Thursday, August 28, 2008

MY BIGGEST MISTAKE


I am at this very moment standing at a very crucial juncture…The steps I take from now on will probably shape my career…………

I still wonder…if engineering is the right stream for me…I still wonder and then I shrug off my contemplation mode…All the” What ifs??”are of no use now….

I remember that night very clearly….Dad was reclining on the couch….The UPTU results had just come in and he was frowning and surveying me from head to toe….”Tell me something …”he asked” Do you frankly want to pursue engineering? Mass communication will be a good option for you…don’t be afraid…don’t hesitate…tell me very truthfully…”. I still remember arguing my case vehemently….stating very passionately that I wanted to become an engineer.

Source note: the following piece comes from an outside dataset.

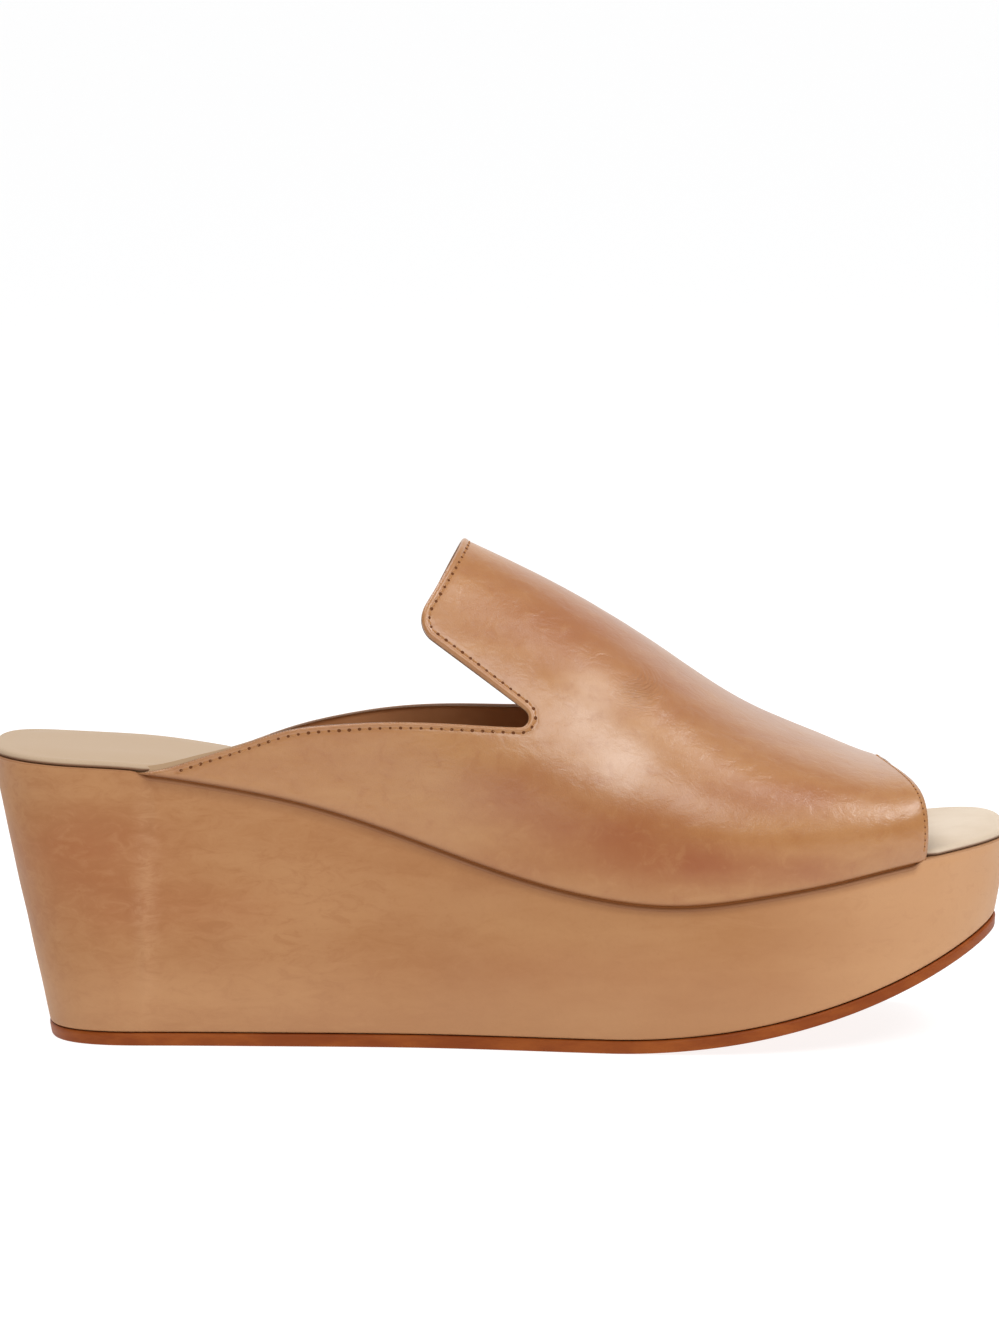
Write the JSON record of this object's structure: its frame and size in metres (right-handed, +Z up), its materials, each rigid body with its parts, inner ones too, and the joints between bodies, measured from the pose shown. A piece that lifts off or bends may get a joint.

The most severe mistakes are committed in the heat of passion and in hindsight I probably made my biggest mistake there…. In foresight I would still say that I made the right decision….because I feel that I can secure a reasonably good job in a good company for a couple of years….but I sometimes feel as if I murdered my ambitions on that very night in cold blood…………

How I long for those memorable lines of Shakespeare and those immortal odes of Keats!!! How I miss writing essays and filling in prepositions!!! How I miss getting regular chances to express myself on a public forum!!! Now I am nothing more than a cold blooded reptile buried in critical calculations, precise and cold figures and dull figures. Sometimes my passion bursts forth….that is the reason why I blog, why I look for opportunities to express myself…..It’s not because I have free time in abundance….it is my way of penance….I nurse my heart hoping that it will forgive me for taking away the things that it desired the most…..Most people will say that I am an egoistic fool and I have nothing better to say….But the truth is that this feeling is immune to rebukes and opinions….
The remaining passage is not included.